- Problem statement
Output every line below without omitting or altering anything.

━━━━━━━━━━━━━━━━━━━━━━━━━━━━━━

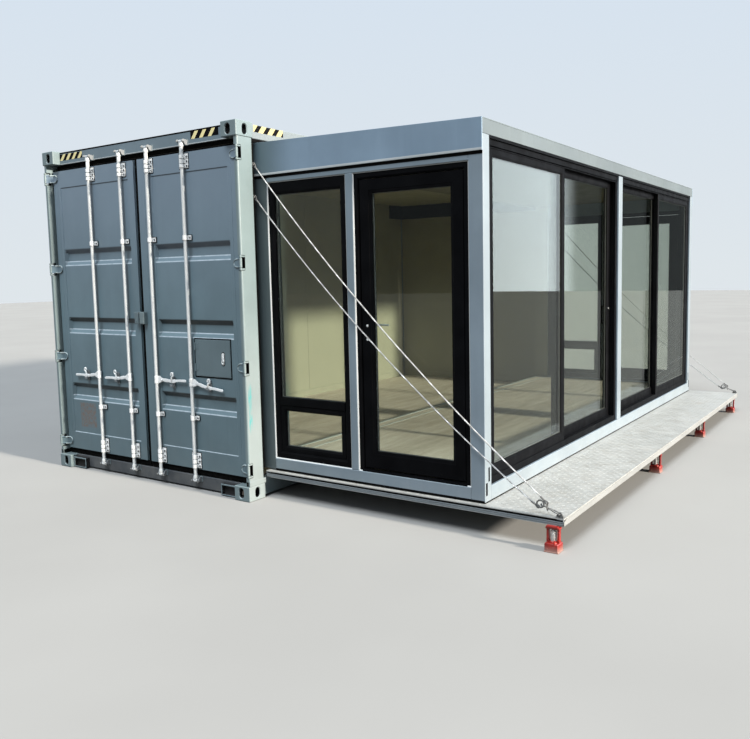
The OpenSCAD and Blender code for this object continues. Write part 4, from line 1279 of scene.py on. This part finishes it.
# thin board on the inner faces of the end posts, floor edge trim, threshold along the sliders
m = Mesh(ENDS)
m.box(-98, ENDX - 2, WY1 + 0.2, WY1 + 3, 300, ROOF - 6, 0.8)
m.done("post_lining_boards", "room", "lining", "lining")
m = Mesh()
m.prism([(-99, 292), (-100, 300), (-98, 302.5), (-64, 302.5), (-62, 300)], "y", WY1 + 4, L - WY1 - 4, 0)
m.prism([(36, 300), (37, 302.4), (55, 302.4), (56, 300)], "y", WY1 + 4, L - WY1 - 4, 0)
m.prism([(1724, 300), (1726, 303), (1760, 305), (1786, 305), (1788, 300)], "y", WY1 + 6, L - WY1 - 6, 0)
m.done("floor_trims", "room", "drip_edge", "pale_paint")
# painted shade: black strips fill the shaded gap under the room's sill
m = Mesh()
m.prism([(OUT - 14, 218.6), (OUT - 1.5, 218.6), (OUT - 1, 225.5), (OUT - 15, 225.5)], "y", PY + 3, L - PY - 3, 0)
m.copies = ENDS
m.prism([(PY + 3, 218.6), (PY + 12, 218.6), (PY + 13, 226), (PY + 2, 236), (PY - 1.5, 236), (PY - 2, 222)], "x", ENDX, OUT - 4, 0)
m.done("room_foot_shade_seal", "room", "rubber_black", "rubber_black")


# ---------- glazing ----------
def panes_xz(name, body, node, list_, copies):
    """each: x0, x1, z0, z1, y of the outer sheet, y of the inner sheet"""
    m, sp = Mesh(copies), Mesh(copies)
    for x0, x1, z0, z1, a, b in list_:
        e = 12
        m.box(x0 - e, x1 + e, a, a + 4, z0 - e, z1 + e, 0)
        m.box(x0 - e, x1 + e, b, b + 4, z0 - e, z1 + e, 0)
        sp.frame_xz(x0 - e, x1 + e, z0 - e, z1 + e, (e + 3,) * 4, [(0, 0, a + 4.2), (1, 0, a + 4.2), (1, 1.2, (a + b) / 2 + 2), (1, 0, b - 0.2), (0, 0, b - 0.2)])
    return m, sp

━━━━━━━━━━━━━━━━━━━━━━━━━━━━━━

- Task answer
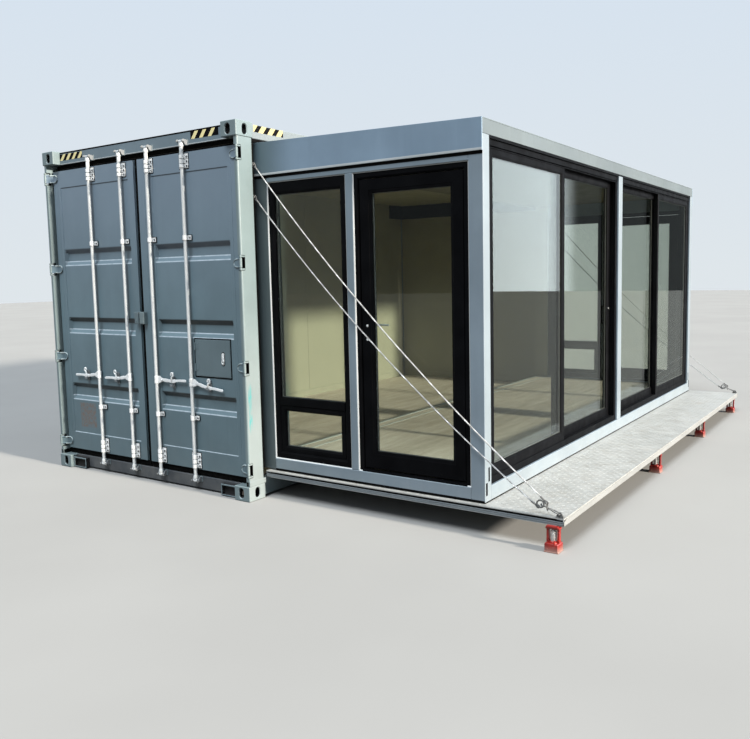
The OpenSCAD and Blender code for this object continues. Write part 4, from line 1279 of scene.py on. This part finishes it.
# thin board on the inner faces of the end posts, floor edge trim, threshold along the sliders
m = Mesh(ENDS)
m.box(-98, ENDX - 2, WY1 + 0.2, WY1 + 3, 300, ROOF - 6, 0.8)
m.done("post_lining_boards", "room", "lining", "lining")
m = Mesh()
m.prism([(-99, 292), (-100, 300), (-98, 302.5), (-64, 302.5), (-62, 300)], "y", WY1 + 4, L - WY1 - 4, 0)
m.prism([(36, 300), (37, 302.4), (55, 302.4), (56, 300)], "y", WY1 + 4, L - WY1 - 4, 0)
m.prism([(1724, 300), (1726, 303), (1760, 305), (1786, 305), (1788, 300)], "y", WY1 + 6, L - WY1 - 6, 0)
m.done("floor_trims", "room", "drip_edge", "pale_paint")
# painted shade: black strips fill the shaded gap under the room's sill
m = Mesh()
m.prism([(OUT - 14, 218.6), (OUT - 1.5, 218.6), (OUT - 1, 225.5), (OUT - 15, 225.5)], "y", PY + 3, L - PY - 3, 0)
m.copies = ENDS
m.prism([(PY + 3, 218.6), (PY + 12, 218.6), (PY + 13, 226), (PY + 2, 236), (PY - 1.5, 236), (PY - 2, 222)], "x", ENDX, OUT - 4, 0)
m.done("room_foot_shade_seal", "room", "rubber_black", "rubber_black")


# ---------- glazing ----------
def panes_xz(name, body, node, list_, copies):
    """each: x0, x1, z0, z1, y of the outer sheet, y of the inner sheet"""
    m, sp = Mesh(copies), Mesh(copies)
    for x0, x1, z0, z1, a, b in list_:
        e = 12
        m.box(x0 - e, x1 + e, a, a + 4, z0 - e, z1 + e, 0)
        m.box(x0 - e, x1 + e, b, b + 4, z0 - e, z1 + e, 0)
        sp.frame_xz(x0 - e, x1 + e, z0 - e, z1 + e, (e + 3,) * 4, [(0, 0, a + 4.2), (1, 0, a + 4.2), (1, 1.2, (a + b) / 2 + 2), (1, 0, b - 0.2), (0, 0, b - 0.2)])
    return m, sp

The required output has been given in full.